In Hyderabad, Telangana, we organized a programme to felicitate 10 young change-makers who had not only brought a positive change in their lives but also in the lives of other girls and young women. During the meeting, they shared their inspiring stories of struggle, including how they resisted early marriage and continued their education; and how they are orienting communities on a variety of issues inclduing domestic violence, sexual violence at workplace and home, and unpaid care work. More than 175 young women from 10 bastis participated in the meeting. A programme on gender was also held in Perumbakkam, Tamil Nadu, wherein the various gender-based stereotypes prevalent in society were openly discussed. Participants talked about the many kinds of unpaid work they do as girls and women in their daily lives. The importance of education for girls was also emphasized. The young girls present at the meeting were also oriented on scholarship schemes and skill-development programmes available for girls and women at national and state level.

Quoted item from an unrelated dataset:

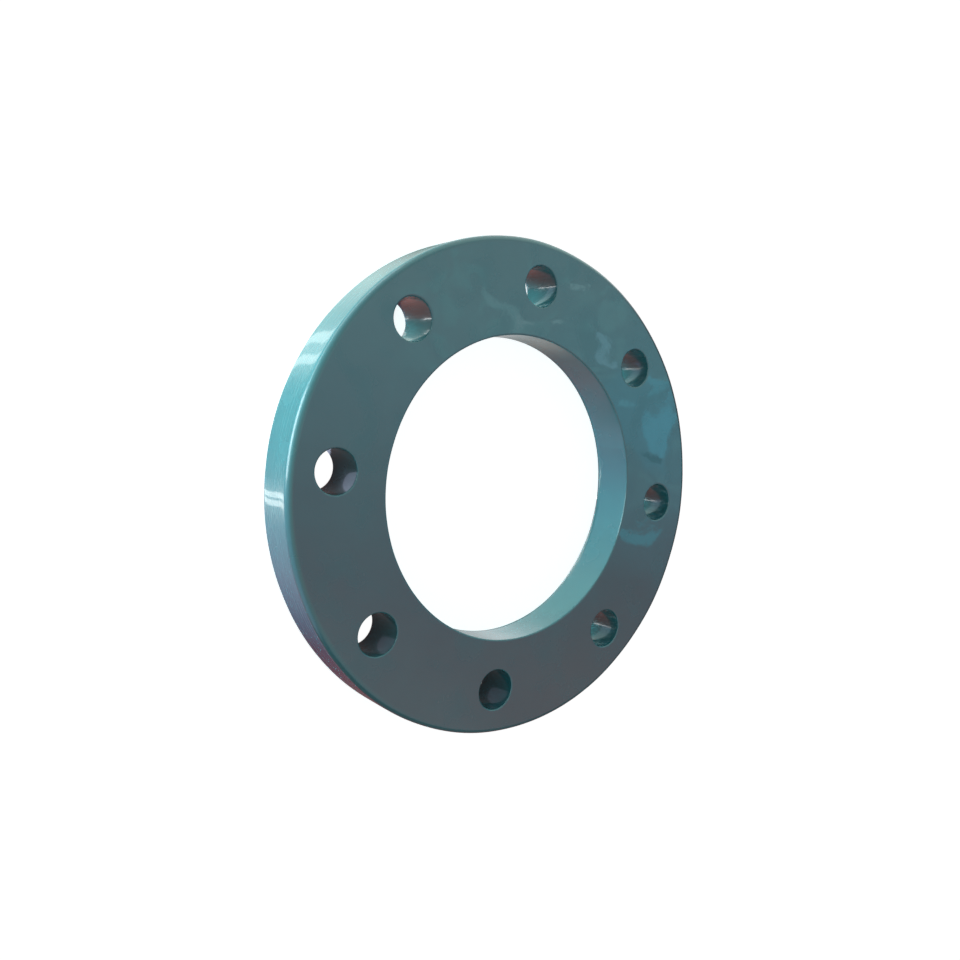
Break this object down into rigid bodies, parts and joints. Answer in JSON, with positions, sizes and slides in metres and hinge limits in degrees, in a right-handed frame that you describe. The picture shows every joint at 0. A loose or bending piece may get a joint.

In Patna, Bihar, nearly 100 adolescent girls and women joined the various awareness-building exercises organized on the occasion to empower them to assert their rights. They collectively called for a safe and secure environment for all and an end to gender-based violence. In Madhya Pradesh, we are working in collaboration with the State Police Department’s Mahila Apraadh Shakha’s ‘Samman Campaign’. We worked with the department to orient adolescent girls and women on safety guidelines and the government schemes pertaining to their safety and security. On National Girl Child Day, we organized a meeting with girls and young women in Bhopal to train them on this format and the Safe City initiative being run by the state government. We also conducted an exercise where these girls and women were asked to identify unsafe locations in their neighbourhood and share with us. Similar programmes on the issues and rights of girls and women were facilitated in Ahmedabad, Gujarat; Bhubaneswar, Odisha; and Lucknow, Uttar Pradesh.